I'm what you might call a sensitive soul. I've never wanted much more in life than to simply relieve people's pain and suffering. And I know I'm very good at doing just this, which is why I'm succeeding at the particular career I chose. I tend to be pretty well admired by the few people I'm close with. But I think it's fair to say I have absolutely no "killer edge", no hint of "don't fuck with me" that I think most people, to some extent, have learned to develop in their personalities.
Self-acceptance as a naturally gentle individual, particularly as a male, has been incredibly hard won. I know that I'm not inherently weak or worthless, and I really want to believe all I was taught by my idealistic parents about gentleness being a potential strength. But I am not particularly people-smart. I'm no chump, but I'm "simple" when it comes to people; I just get by. I can carry on a conversation with most people that isn't socially awkward at all, but I have no taste for complicated social games, or cultivating connections that are essentially instrumental. If I'm socially interacting with someone, it's purely for the joy of socially interacting with someone. I have no ulterior motives, and I want it to stay that way. I'm very much, "This is me. You can take me or leave me."
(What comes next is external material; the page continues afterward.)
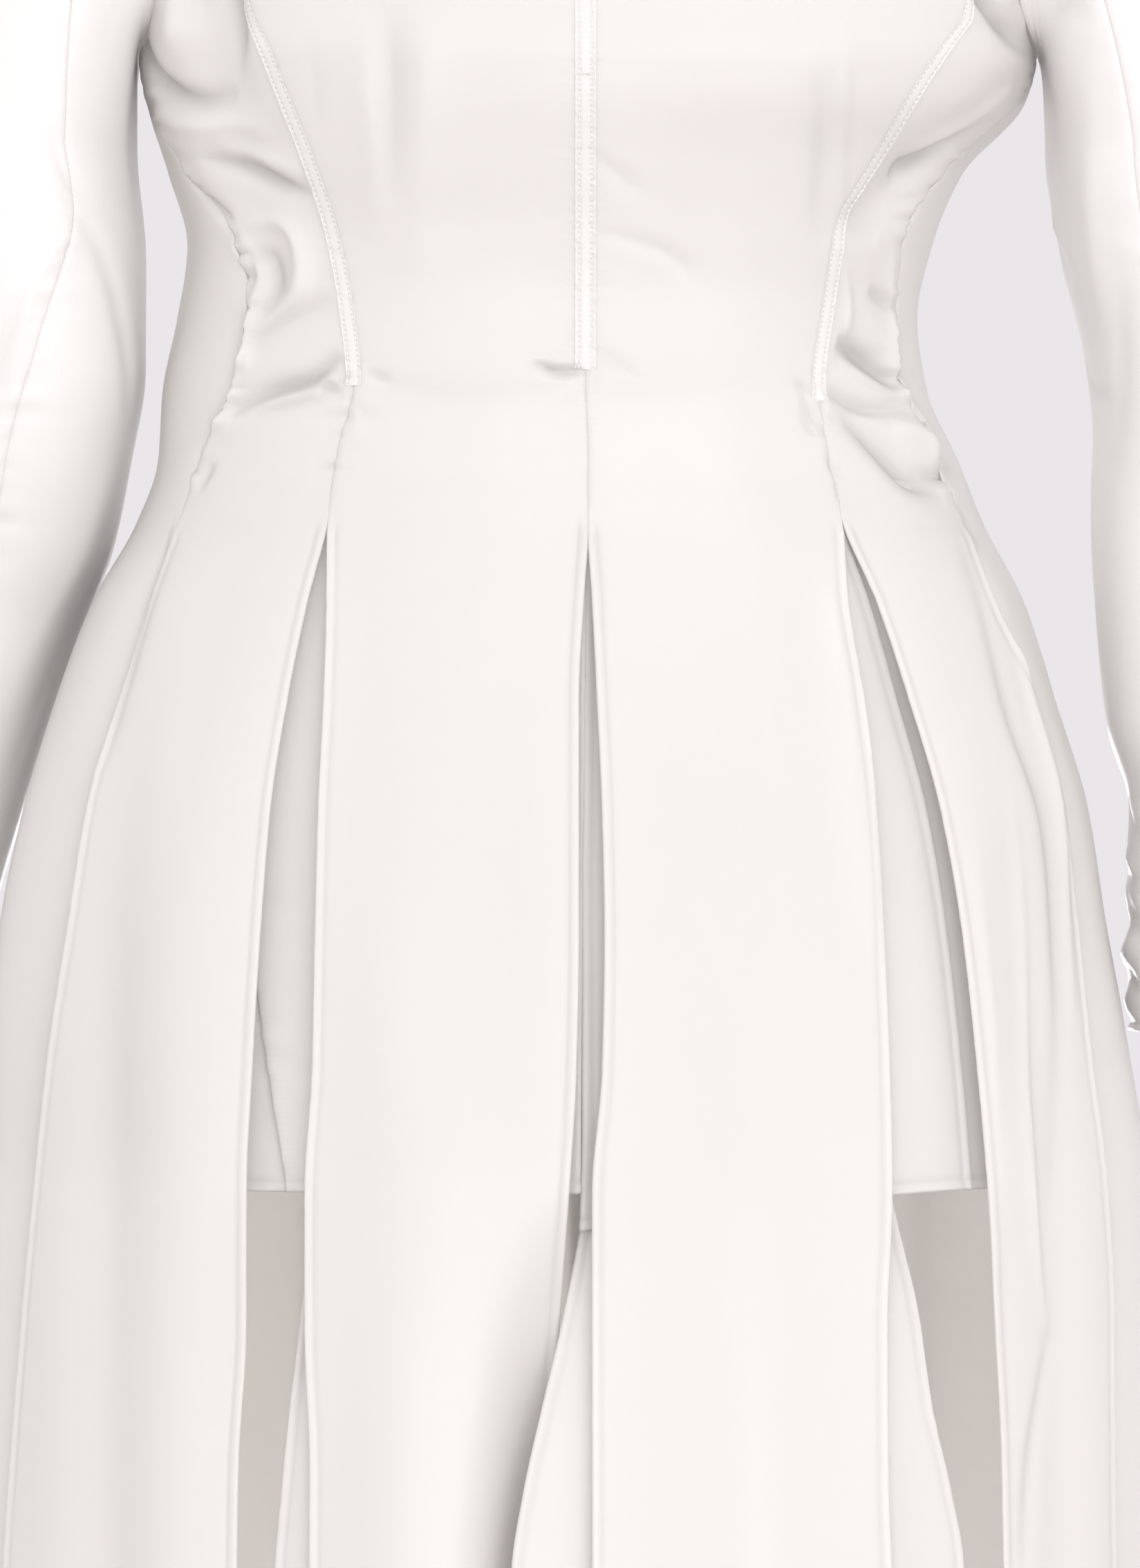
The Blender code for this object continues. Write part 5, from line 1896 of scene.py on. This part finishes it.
@dataclass(frozen=True)
class SoftBox:
    """A large soft light.

    Args:
        name: its name.
        place: where it is, in metres.
        aim: the point that it faces.
        size: its width and height.
        power: its strength in watts.
    """

    name: str
    place: tuple[float, float, float]
    aim: tuple[float, float, float]
    size: tuple[float, float]
    power: float

    def build(self) -> bpy.types.Object:
        """Sets the light up."""
        light = bpy.data.lights.new(self.name, "AREA")
        light.shape = "RECTANGLE"
        light.size, light.size_y = self.size
        light.energy = self.power
        made = bpy.data.objects.new(self.name, light)
        made.location = self.place
        made.rotation_euler = (Vector(self.aim) - Vector(self.place)).to_track_quat("-Z", "Y").to_euler()
        bpy.context.scene.collection.objects.link(made)
        return made


LIGHTS = (
    SoftBox("upper key", (0.7, -2.8, 1.6), (0.1, 0, -0.7), (2.4, 1.5), 21),
    SoftBox("low front", (0.6, -3.0, -1.1), (0.1, 0, -0.9), (3.4, 1.2), 35),
    SoftBox("back wash", (-0.1, 2.9, -1.1), (0, 0, -0.9), (1.0, 0.7), 44),
)
WORLD_LIGHT = (0.944, 0.929, 0.928)
WORLD_STRENGTH = 1.28
BACKGROUND = (0.823, 0.791, 0.815)
THROUGH = (0.965, 0.945, 0.92)
FLOOR_HEIGHT = -1.45
FLOOR_RADIUS = 6.0
FLOOR_COLOUR = (0.56, 0.54, 0.555)


class Studio:
    """The camera, the lights, the pale surroundings and the floor."""

    def build(self) -> None:
        """Sets everything up."""
        self.world()
        self.camera()
        for light in LIGHTS:
            light.build()
        self.floor()
        bpy.context.scene.view_settings.view_transform = "Standard"
        cycles = bpy.context.scene.cycles
        cycles.max_bounces, cycles.diffuse_bounces = 4, 3
        cycles.glossy_bounces, cycles.transmission_bounces = 2, 3

    @staticmethod
    def world() -> None:
        """A pale backdrop for the eye, and soft light from all round."""
        world = bpy.data.worlds.new("surroundings")
        world.use_nodes = True
        bpy.context.scene.world = world
        tree = world.node_tree
        tree.nodes.clear()
        path = tree.nodes.new("ShaderNodeLightPath")
        lit, seen = tree.nodes.new("ShaderNodeBackground"), tree.nodes.new("ShaderNodeBackground")
        lit.inputs["Color"].default_value = (*WORLD_LIGHT, 1)
        lit.inputs["Strength"].default_value = WORLD_STRENGTH
        seen.inputs["Color"].default_value = (*BACKGROUND, 1)
        mix, out = tree.nodes.new("ShaderNodeMixShader"), tree.nodes.new("ShaderNodeOutputWorld")
        tree.links.new(path.outputs["Is Camera Ray"], mix.inputs[0])
        tree.links.new(lit.outputs[0], mix.inputs[1])
        tree.links.new(seen.outputs[0], mix.inputs[2])
        tree.links.new(mix.outputs[0], out.inputs["Surface"])

    @staticmethod
    def camera() -> None:
        """The photograph's view: level, far away and square on."""
        eye = bpy.data.cameras.new("camera")
        eye.sensor_width = 36
        eye.lens = eye.sensor_width * EYE_DISTANCE / FRAME_HEIGHT
        eye.clip_end = 100
        made = bpy.data.objects.new("camera", eye)
        made.location = (EYE_X * MM, (FRONT_PLANE - EYE_DISTANCE) * MM, EYE_Z * MM)
        made.rotation_euler = (math.pi / 2, 0, 0)
        bpy.context.scene.collection.objects.link(made)
        bpy.context.scene.camera = made

    @staticmethod
    def floor() -> None:
        """A pale round floor, below what the photograph shows."""
        bpy.ops.object.select_all(action="DESELECT")
        bpy.ops.mesh.primitive_circle_add(vertices=96, radius=FLOOR_RADIUS, fill_type="NGON",
                                          location=(0, 0, FLOOR_HEIGHT))
        floor = bpy.context.object
        floor.name = "floor"
        paint = bpy.data.materials.new("pale floor")
        paint.use_nodes = True
        shader = paint.node_tree.nodes["Principled BSDF"]
        shader.inputs["Base Color"].default_value = (*FLOOR_COLOUR, 1)
        shader.inputs["Roughness"].default_value = 0.8
        floor.data.materials.append(paint)


TAPES = (
    ("centre_seam_tape", "centre_left", -80.0, -396.0, 8.4, 1.7),
    ("left_princess_tape", "left_in", -186.0, -402.0, 6.3, 1.0),
    ("right_princess_tape", "right_in", -186.0, -408.0, 6.3, 1.0),
)
SATIN = SatinFinish("ivory satin", (0.93, 0.902, 0.888), 0.34)
SLEEVE = SatinFinish("ivory satin of the sleeves", (0.94, 0.912, 0.898), 0.34, sheer=0.24)
TAPE = SatinFinish("satin tape", (0.965, 0.94, 0.925), 0.33, ripple=0.6, sheer=0.36)
THREAD = SatinFinish("thread", (0.96, 0.945, 0.93), 0.4, weave=0.0, ripple=0.0, sheer=0.2)
UNDERSKIRT = SatinFinish("ivory satin under layer", (0.925, 0.90, 0.885), 0.32)


def body_creases() -> tuple[Crease, ...]:
    """The creases of the bodice and the skirt."""
    made = []
    for row in FRONT_CREASES:
        crisp = row.width < CRISP_WIDTH or row.places[0][1] > SKIRT_CREASE_TOP
        gain, spread = CRISP_GAIN if crisp else SOFT_GAIN
        path = np.array([Form.seen(x, z) for x, z in row.places])
        made.append(Crease(path, spread * row.width, gain * row.depth, row.fade))
    for row in BACK_CREASES:
        path = np.array([Form.point(angle, z) for angle, z in row.places])
        made.append(Crease(path, row.width, row.depth, row.fade))
    return tuple(made)


def main() -> None:
    """Builds the dress and its surroundings."""
    logging.basicConfig(level=logging.INFO, format="%(name)s: %(message)s")
    for item in list(bpy.data.objects):
        if item.type in ("CAMERA", "LIGHT") or item.name == "Cube":
            bpy.data.objects.remove(item, do_unlink=True)
    surface = cloth_surface()
    satin, sleeve, tape, thread = (finish.material(surface) for finish in (SATIN, SLEEVE, TAPE, THREAD))
    under = UNDERSKIRT.material(surface)
    creases = body_creases()
    for piece in OuterPanels(creases).pieces():
        piece.build(satin)
    for arm in (
        SleevePieces(Side.LEFT, LEFT_SLEEVE, LEFT_SLEEVE_SEAM, LEFT_SLEEVE_CREASES),
        SleevePieces(Side.RIGHT, RIGHT_SLEEVE, RIGHT_SLEEVE_SEAM, RIGHT_SLEEVE_CREASES),
    ):
        for piece in arm.pieces():
            piece.build(sleeve)
    for piece in InnerLayers().pieces():
        piece.build(under)
    stitch = make_stitch()
    lifted = (BODY_DRIFT, *creases)
    for row in TAPES:
        seam = SeamTape(*row, lifted)
        seam.build(tape)
        seam.stitches(stitch, thread)
    bpy.data.objects.remove(stitch, do_unlink=True)
    Studio().build()


if __name__ == "__main__":
    main()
The problem is that I tend to serially attract people who see me as a great target for domination. This can take various forms (almost always social / psychological) that don't bear detailing here. But two common themes is that they tend to find my gentle temperment viscerally revolting, and they tend to become nastily vindictive to me when I calmly (and not without some satisfaction) let on that I'm not as naive or compliant as they thought I was, and won't be doing what they want. Believe it or not, I've even had a couple people raised in hard neighborhoods tell me straight up, "You'd be really fun to beat up."
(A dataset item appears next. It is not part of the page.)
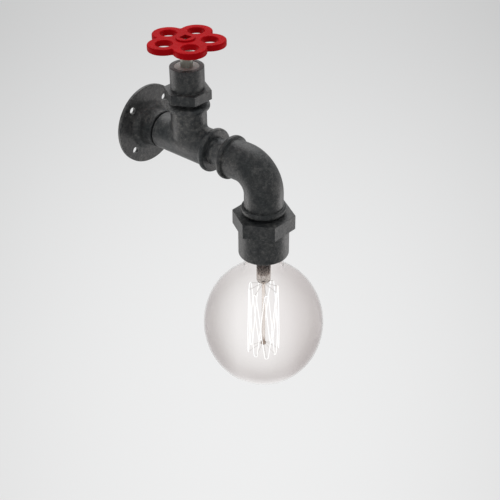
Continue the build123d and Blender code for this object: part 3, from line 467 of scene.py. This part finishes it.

The thing is, the way I am is as much a matter of principle for me as it is a matter of nature. "Be the change you want to see in the world," and all that. Simply put, I don't want to become hard, whether this is possible or not (and I suspect it's not.) Because if I became hard (or cynical) I think I would lose pretty much everything of value about me that I've spent my life cultivating. I've met plenty of brilliantly intelligent people with zero faith in humanity, and although I can understand where they're coming from, I don't envy them. I'm not coming to the dark side, no matter how tasty the cookies are.
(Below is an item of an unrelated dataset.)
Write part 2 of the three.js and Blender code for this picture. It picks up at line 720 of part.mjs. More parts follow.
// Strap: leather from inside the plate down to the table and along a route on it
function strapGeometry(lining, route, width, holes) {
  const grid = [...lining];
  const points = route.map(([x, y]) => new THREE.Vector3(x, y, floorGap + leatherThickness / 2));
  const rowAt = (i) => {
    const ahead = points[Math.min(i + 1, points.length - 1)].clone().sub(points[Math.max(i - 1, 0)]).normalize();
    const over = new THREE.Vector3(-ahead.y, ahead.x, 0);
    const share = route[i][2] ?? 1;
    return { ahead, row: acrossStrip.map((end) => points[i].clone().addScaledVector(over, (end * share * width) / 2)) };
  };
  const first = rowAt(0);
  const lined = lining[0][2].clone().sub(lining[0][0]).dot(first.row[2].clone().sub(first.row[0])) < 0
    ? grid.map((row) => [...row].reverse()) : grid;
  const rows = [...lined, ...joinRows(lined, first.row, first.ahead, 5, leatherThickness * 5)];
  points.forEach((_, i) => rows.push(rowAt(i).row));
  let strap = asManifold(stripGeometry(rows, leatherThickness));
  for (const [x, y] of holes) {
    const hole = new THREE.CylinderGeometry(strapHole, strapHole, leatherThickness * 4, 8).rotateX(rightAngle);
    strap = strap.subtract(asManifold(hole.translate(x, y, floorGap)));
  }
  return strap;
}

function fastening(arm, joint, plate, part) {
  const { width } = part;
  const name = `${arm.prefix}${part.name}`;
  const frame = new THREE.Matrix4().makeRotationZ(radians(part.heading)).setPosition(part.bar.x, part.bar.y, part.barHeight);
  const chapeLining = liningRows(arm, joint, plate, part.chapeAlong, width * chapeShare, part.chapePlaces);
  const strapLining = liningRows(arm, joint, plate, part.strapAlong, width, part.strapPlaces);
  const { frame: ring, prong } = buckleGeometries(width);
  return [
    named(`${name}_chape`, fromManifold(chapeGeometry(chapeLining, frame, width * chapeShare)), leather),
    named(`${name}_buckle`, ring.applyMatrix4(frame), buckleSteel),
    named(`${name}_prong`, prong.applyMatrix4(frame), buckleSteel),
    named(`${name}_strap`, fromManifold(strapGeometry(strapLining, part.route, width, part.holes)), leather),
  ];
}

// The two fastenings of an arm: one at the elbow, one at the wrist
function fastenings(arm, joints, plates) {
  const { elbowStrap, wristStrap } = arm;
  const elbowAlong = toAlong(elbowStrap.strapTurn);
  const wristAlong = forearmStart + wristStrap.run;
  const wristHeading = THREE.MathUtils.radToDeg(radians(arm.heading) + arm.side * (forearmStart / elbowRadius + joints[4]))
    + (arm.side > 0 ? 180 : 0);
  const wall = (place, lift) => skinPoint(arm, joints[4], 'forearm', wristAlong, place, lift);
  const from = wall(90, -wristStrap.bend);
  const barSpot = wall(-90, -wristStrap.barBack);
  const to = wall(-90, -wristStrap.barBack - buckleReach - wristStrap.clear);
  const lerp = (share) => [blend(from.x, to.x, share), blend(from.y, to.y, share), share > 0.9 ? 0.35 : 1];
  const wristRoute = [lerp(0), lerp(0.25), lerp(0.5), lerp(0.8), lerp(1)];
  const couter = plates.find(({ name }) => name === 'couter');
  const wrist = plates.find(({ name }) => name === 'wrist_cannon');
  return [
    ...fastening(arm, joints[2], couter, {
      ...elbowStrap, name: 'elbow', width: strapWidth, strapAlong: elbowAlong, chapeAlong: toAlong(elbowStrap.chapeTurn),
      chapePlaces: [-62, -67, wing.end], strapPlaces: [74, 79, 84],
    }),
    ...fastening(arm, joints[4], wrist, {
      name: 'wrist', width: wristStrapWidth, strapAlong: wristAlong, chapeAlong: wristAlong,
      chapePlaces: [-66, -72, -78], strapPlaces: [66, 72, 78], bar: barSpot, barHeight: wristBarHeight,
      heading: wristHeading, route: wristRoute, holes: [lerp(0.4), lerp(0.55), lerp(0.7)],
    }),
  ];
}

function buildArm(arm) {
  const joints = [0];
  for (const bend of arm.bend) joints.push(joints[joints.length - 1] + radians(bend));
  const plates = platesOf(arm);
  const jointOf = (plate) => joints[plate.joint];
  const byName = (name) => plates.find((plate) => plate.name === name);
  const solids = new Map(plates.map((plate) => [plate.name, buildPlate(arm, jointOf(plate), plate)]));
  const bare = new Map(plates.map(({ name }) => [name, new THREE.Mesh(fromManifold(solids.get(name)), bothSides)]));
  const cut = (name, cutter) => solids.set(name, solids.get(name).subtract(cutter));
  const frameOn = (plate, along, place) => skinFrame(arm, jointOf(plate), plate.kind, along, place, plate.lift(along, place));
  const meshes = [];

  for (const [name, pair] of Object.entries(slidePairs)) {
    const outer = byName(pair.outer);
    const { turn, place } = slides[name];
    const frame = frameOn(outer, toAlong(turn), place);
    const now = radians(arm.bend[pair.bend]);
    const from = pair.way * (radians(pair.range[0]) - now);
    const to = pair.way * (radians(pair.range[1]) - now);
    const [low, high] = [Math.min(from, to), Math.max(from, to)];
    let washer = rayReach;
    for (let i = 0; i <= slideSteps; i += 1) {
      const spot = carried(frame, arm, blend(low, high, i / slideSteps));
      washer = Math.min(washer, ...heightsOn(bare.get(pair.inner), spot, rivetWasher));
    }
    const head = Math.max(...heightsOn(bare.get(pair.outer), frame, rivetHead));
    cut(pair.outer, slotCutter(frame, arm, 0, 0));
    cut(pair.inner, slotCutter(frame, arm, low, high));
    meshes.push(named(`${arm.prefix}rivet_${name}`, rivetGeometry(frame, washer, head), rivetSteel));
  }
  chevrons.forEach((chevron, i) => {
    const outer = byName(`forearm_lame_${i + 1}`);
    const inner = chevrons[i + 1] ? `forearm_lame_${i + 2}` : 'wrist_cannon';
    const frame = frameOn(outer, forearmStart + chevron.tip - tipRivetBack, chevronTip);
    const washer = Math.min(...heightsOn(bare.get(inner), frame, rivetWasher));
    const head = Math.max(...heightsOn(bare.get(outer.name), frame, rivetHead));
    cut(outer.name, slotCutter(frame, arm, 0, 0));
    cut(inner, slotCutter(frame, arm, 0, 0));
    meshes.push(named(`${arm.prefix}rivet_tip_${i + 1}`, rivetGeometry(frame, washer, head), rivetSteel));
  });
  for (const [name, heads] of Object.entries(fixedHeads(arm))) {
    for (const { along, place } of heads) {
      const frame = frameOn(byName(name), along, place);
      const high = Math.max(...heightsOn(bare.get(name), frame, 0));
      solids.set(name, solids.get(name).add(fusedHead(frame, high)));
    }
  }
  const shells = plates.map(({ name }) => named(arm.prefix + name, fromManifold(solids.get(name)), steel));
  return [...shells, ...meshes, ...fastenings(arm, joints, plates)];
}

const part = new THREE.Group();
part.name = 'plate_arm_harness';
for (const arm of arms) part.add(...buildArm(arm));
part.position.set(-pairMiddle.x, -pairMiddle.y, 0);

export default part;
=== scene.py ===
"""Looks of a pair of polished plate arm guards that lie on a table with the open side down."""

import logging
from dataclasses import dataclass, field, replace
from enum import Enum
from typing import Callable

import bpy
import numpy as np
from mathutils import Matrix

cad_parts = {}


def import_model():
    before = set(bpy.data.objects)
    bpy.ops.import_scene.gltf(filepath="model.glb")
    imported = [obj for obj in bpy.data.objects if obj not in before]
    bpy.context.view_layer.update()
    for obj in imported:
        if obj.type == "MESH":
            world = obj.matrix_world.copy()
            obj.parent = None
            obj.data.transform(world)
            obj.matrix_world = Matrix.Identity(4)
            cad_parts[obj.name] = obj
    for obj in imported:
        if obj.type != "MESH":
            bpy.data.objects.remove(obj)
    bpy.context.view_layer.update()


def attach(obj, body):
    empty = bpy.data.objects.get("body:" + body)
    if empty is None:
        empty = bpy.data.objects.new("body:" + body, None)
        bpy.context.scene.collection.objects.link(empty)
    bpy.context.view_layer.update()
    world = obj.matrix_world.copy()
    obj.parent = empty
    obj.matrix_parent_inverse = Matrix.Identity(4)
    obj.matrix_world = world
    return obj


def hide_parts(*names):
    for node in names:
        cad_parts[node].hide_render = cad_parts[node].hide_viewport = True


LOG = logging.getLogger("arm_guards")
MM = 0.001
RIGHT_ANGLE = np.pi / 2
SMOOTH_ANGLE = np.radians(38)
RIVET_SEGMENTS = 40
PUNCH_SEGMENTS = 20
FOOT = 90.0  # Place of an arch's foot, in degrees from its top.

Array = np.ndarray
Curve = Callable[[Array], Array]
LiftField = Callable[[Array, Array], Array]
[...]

So I've had really little choice but to have a very high wall, which I let very few people inside. I've made myself all but immune to loneliness. I really need very, very little social interaction to sustain me. I prefer to do most things for myself, and by myself, because I don't trust the tricky strings of obligation and manipulation that are often attached to letting other people do things for me.
Somehow I've managed to find a wonderful stable marriage and career, with people who have no desire to control or mold me. But that's after a lot of trial and error. And the memories of people in my past who've dominated me and wantonly treated me badly keep me up at night on a regular basis, sometimes literally shaking with anger.
I want to be open and free. I want to dance like no one is watching and love like I've never been hurt. I want to just take the bushel basket off my inner light and let it shine for the world to see. I'd love to publish books and blogs using my real name, and hold absolutely nothing back. But experience tells me that given everything else in this post I've said I want, this is too tall an order. There are some days when I wonder whether I haven't spent my whole life chasing absolutely the wrong goals. There are days when it's hard for me to believe that being sensitive or gentle is anything but a weakness,.
Other than "toughen up, buttercup", does anyone have any pieces of practical advice?